For our Family Feud feature for Unconventional Families Week, every day The A.V. Club will select two families from a similar category. One of our writers will make the case for each side, and our fearless Editorial Director Josh Modell will make the call on the final victor. Whether you agree with Josh’s decision or not, be sure to add your vote to our online poll.

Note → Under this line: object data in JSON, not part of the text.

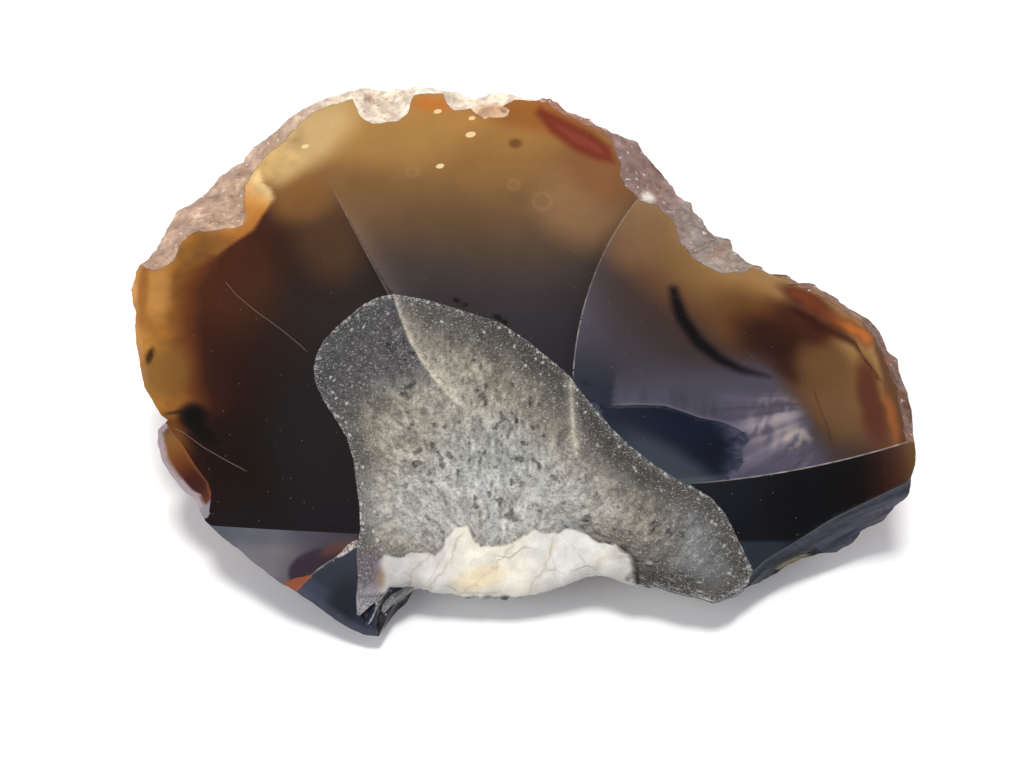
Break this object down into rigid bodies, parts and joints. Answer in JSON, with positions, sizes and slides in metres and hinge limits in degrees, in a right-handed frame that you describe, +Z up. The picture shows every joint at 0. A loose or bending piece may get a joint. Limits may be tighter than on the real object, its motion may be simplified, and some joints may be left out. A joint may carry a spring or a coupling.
{
  "type": "broken half nodule of carnelian agate",
  "caption": "Broken half of a carnelian agate nodule: glassy brown face with a gray quartz heart, thin rough rind, domed back.",
  "frame": {"origin": "middle of the bounding box's underside, on the surface that the stone rests on", "axes": "+Z up, +X along the stone's length to the viewer's right, -Y towards the viewer; the broken face leans back 25 degrees from level"},
  "size_m": [0.1279, 0.0899, 0.0446],
  "materials": {
    "carnelian": "glassy, translucent, amber at the edge and dark brown inside",
    "quartz": "broken gray crystals, sparkling, with a chalky white band below",
    "rind": "rough, matt to waxy, pinkish gray and rust brown"
  },
  "bodies": {
    "root": {"carnelian_nodule": "carnelian"}
  },
  "joints": []
}
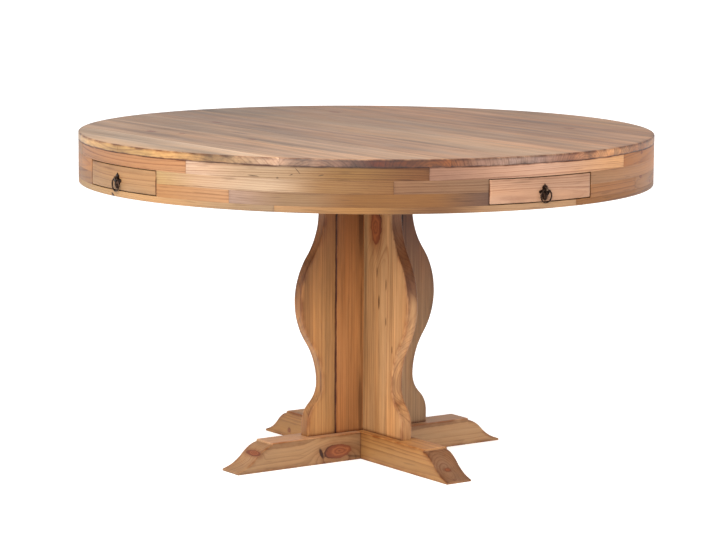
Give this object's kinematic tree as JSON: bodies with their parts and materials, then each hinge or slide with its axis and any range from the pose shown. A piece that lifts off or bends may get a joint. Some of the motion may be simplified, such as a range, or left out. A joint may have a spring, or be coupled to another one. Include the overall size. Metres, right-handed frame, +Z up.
{
  "type": "pedestal table",
  "caption": "Round pine pedestal dining table with drawers in a block-built apron, ring pulls and a crossed shaped pedestal on crossed feet.",
  "frame": {"origin": "on the floor, below the middle of the round top", "axes": "+Z up; -Y towards drawer 1 and -X towards drawer 2, which both open outwards along those axes; the crossed feet lie along X and Y"},
  "size_m": [1.3388, 1.3388, 0.762],
  "materials": {
    "pine_top": "waxed, satin",
    "pine_apron": "waxed, satin",
    "pine_drawer": "waxed, satin",
    "pine_pedestal": "waxed, satin",
    "pine_foot": "waxed, satin",
    "pine_inner": "planed, unfinished",
    "plywood": "sanded, unfinished",
    "bronze": "dark antique patina",
    "steel": "zinc plated"
  },
  "bodies": {
    "table": {"top_plank_1": "pine_top", "top_plank_2": "pine_top", "top_plank_3": "pine_top", "top_plank_4": "pine_top", "top_plank_5": "pine_top", "top_plank_6": "pine_top", "top_plank_7": "pine_top", "top_plank_8": "pine_top", "top_plank_9": "pine_top", "apron_top_course": "pine_apron", "apron_upper_course": "pine_apron", "apron_lower_course": "pine_apron", "apron_bottom_course": "pine_apron", "frame_rail_right": "pine_inner", "frame_rail_left": "pine_inner", "frame_rail_back": "pine_inner", "frame_rail_front": "pine_inner", "drawer_runners": "pine_inner", "drawer_kickers": "pine_inner", "drawer_stops": "pine_inner", "mounting_board": "pine_inner", "pedestal_core_x": "pine_pedestal", "pedestal_core_y": "pine_pedestal", "pedestal_wing_right": "pine_pedestal", "pedestal_wing_back": "pine_pedestal", "pedestal_wing_left": "pine_pedestal", "pedestal_wing_front": "pine_pedestal", "foot_beam_x": "pine_foot", "foot_beam_y": "pine_foot", "pedestal_screws": "steel", "top_screws": "steel", "foot_lag_screws": "steel"},
    "drawer_1": {"drawer_1_face": "pine_drawer", "drawer_1_sides": "pine_inner", "drawer_1_back": "pine_inner", "drawer_1_bottom": "plywood", "pull_1_plate": "bronze", "pull_1_post": "bronze"},
    "ring_1": {"pull_1_ring": "bronze"},
    "drawer_2": {"drawer_2_face": "pine_drawer", "drawer_2_sides": "pine_inner", "drawer_2_back": "pine_inner", "drawer_2_bottom": "plywood", "pull_2_plate": "bronze", "pull_2_post": "bronze"},
    "ring_2": {"pull_2_ring": "bronze"},
    "drawer_3": {"drawer_3_face": "pine_drawer", "drawer_3_sides": "pine_inner", "drawer_3_back": "pine_inner", "drawer_3_bottom": "plywood", "pull_3_plate": "bronze", "pull_3_post": "bronze"},
    "ring_3": {"pull_3_ring": "bronze"},
    "drawer_4": {"drawer_4_face": "pine_drawer", "drawer_4_sides": "pine_inner", "drawer_4_back": "pine_inner", "drawer_4_bottom": "plywood", "pull_4_plate": "bronze", "pull_4_post": "bronze"},
    "ring_4": {"pull_4_ring": "bronze"}
  },
  "joints": [
    {"name": "drawer_1_slide", "type": "slide", "parent": "table", "child": "drawer_1", "axis": [0, -1, 0], "range_m": [0, 0.25]},
    {"name": "ring_1_swing", "type": "hinge", "parent": "drawer_1", "child": "ring_1", "pos_m": [0, -0.6657, 0.689], "axis": [-1, 0, 0], "range_deg": [-8, 170]},
    {"name": "drawer_2_slide", "type": "slide", "parent": "table", "child": "drawer_2", "axis": [-1, 0, 0], "range_m": [0, 0.25]},
    {"name": "ring_2_swing", "type": "hinge", "parent": "drawer_2", "child": "ring_2", "pos_m": [-0.6657, 0, 0.689], "axis": [0, 1, 0], "range_deg": [-8, 170]},
    {"name": "drawer_3_slide", "type": "slide", "parent": "table", "child": "drawer_3", "axis": [0, 1, 0], "range_m": [0, 0.25]},
    {"name": "ring_3_swing", "type": "hinge", "parent": "drawer_3", "child": "ring_3", "pos_m": [0, 0.6657, 0.689], "axis": [1, 0, 0], "range_deg": [-8, 170]},
    {"name": "drawer_4_slide", "type": "slide", "parent": "table", "child": "drawer_4", "axis": [1, 0, 0], "range_m": [0, 0.25]},
    {"name": "ring_4_swing", "type": "hinge", "parent": "drawer_4", "child": "ring_4", "pos_m": [0.6657, 0, 0.689], "axis": [0, -1, 0], "range_deg": [-8, 170]}
  ]
}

Yesterday, the vintage ’70s charm of The Brady Bunch defeated the ’90s wiseacres in the Step By Step clan. Today, a matchup long-overdue, and from the pictures above, fairly redundant. The Addams Family and The Munsters both debuted in 1964 and even lasted the same number of seasons. Both of these monster-themed families reached further generations through the magic of syndication. Both had creepy houses, a devoted patriarch, a matriarch with long black hair, and disturbing offspring. But which family was creepier? A.V. Club editor-in-chief John Teti and staff writer Katie Rife battle it out below to decide. Let’s play the Feud!

Monster families

The Addams Family (1964-66)

First of all, the “creepy” is right there in the first line of The Addams Family theme song. The Munsters theme song didn’t even have lyrics until Eddie Munster made some up in the ’80s, and they were… not great. Then there’s the fact that The Munsters was produced by the same people who made Leave It To Beaver, the squarest, most boring, grandma-and-apple-pie sitcom imaginable. Not to mention that the Munsters were basically the Flintstones, with a monster-movie schtick instead of a Stone Age one: Herman Munster is a typical working-class sitcom lug and Lily a supportive housewife, while Gomez and Morticia Addams are both eccentric sophisticates of European origin.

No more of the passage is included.